My answer is that being a citizen is not the same as being a consumer. We can choose not to buy the phone or the car that doesn’t have our optimal combination of features, but the country is going to end up with a president, with or without our vote. It’s incumbent on us to behave like makers, not consumers, to recognize that any leader is only as strong as the ongoing movement that drives them.
It’s incumbent on us to behave like makers, not consumers, to recognize that any leader is only as strong as the ongoing movement that drives them.

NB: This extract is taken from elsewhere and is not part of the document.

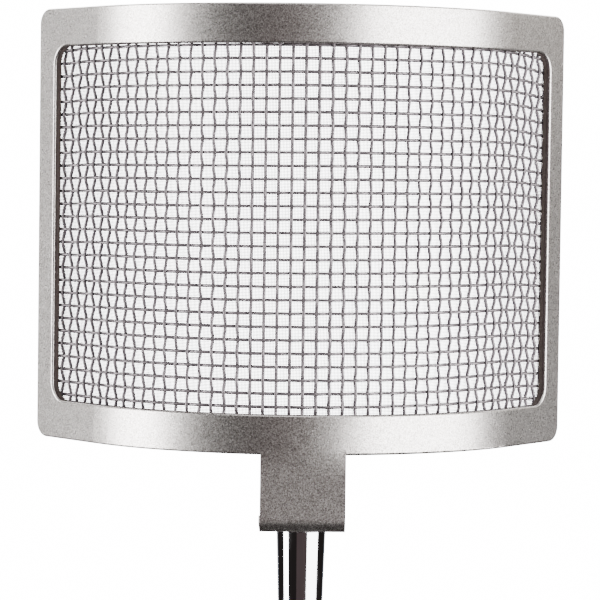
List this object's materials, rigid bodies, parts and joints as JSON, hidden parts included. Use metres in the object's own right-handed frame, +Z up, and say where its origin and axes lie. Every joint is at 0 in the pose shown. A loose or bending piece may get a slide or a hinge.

Pragmatism doesn’t mean surrender. But it does mean recognizing that Trump and Clinton are not morally equivalent, and that each will enable the country to move down very different paths. Like Trump, Barry Goldwater was a reckless racist. Like Clinton, LBJ was a foreign policy hawk and social liberal who, when adequately buoyed by a mass movement, got important, progressive legislation passed.
In retrospect, I don’t know if we should have boycotted the election in 1968. But I do know that we were right about the need to look both beyond and below the presidency, to agitate on the local and state level, in the courtrooms and in the streets, to mobilize the masses of people who eventually forced an end to the war and Nixon’s resignation.
Bernie Sanders was there, and he knows it too. In his gracious and very, very smart speech at the convention Monday night, he itemized the areas in which his insurgency has moved the Democratic Party to the left. He delineated the policies with which Clinton agrees, not just to sway his own supporters, but to hold her feet to the fire.
I do know that we were right when we said then, and still say, A Luta Continua. The struggle continues.